Trade licence compliance in the parish of Clarendon has increased eight-fold in dollar amount this financial year when compared to collections in 2013/2014.
As municipal corporations (formerly parish councils) are forced to earn their keep, the Clarendon Municipal Corporation has successfully tapped into the revenue source which has outperformed even its most ambitious targets.
Since its establishment in June 2016 the Municipal Corporation’s Trade Licence Unit has met or surpassed its budgeted yearly target and has achieved 140% of the target for the 2016/2017 financial year registering over sixteen million dollars in collections.
Peter Hewitt, the Senior Compliance Officer and team leader, credits the Unit’s success to the good relationship it has forged with local traders in just one year.

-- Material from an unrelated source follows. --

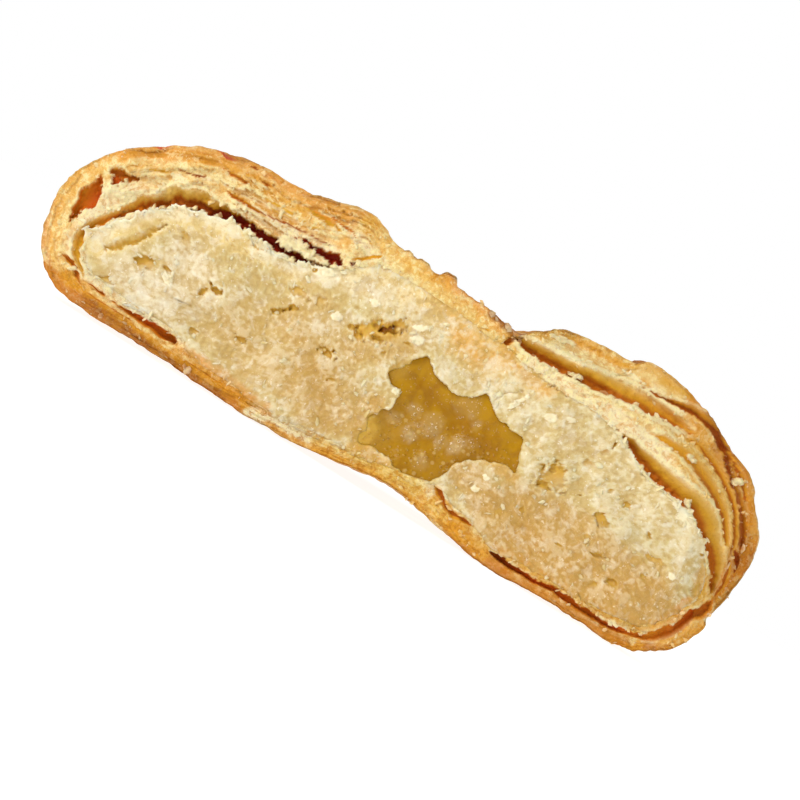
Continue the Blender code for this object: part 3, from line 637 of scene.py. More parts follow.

“We take a three pronged approach. First of all we visit the businesses, provide them with information, public education, and then each time we visit we remind them of the different aspects of the law and where they fall. We also do a lot of reminders through whether statements, general reminders or municipal notification and we work in tandem with TAJ so we have a coordinated approach,” Hewitt explains.
Hewitt works as part of a special project team dedicated to encouraging business operators in the parish to pay for and acquire their trade licence, a permit required in law by all persons trading in consumable goods.
Hewitt admits that a number of the traders resisted initially but with time and the team maintaining its enforcement and public sensitization activities, more business persons now appreciate the need to become compliant and legitimise their business operations.
May Pen Mayor Winston Maragh says the unit is as an asset to the organisation explaining that the added revenue it brings in has allowed the Municipal Corporation to finance some of its major expenditure items.
“It has added more to our coffers and allowed us to bridge the gap as it’s one of our own source revenue,” he pointed out.
The Unit’s next big target is to have the over two thousand registered traders in the parish paying for and acquiring their trade licence.
Among the types of business required to have a trade licence are wholesalers, retailers, haberdasheries, hardware stores, small community shops, and restaurants.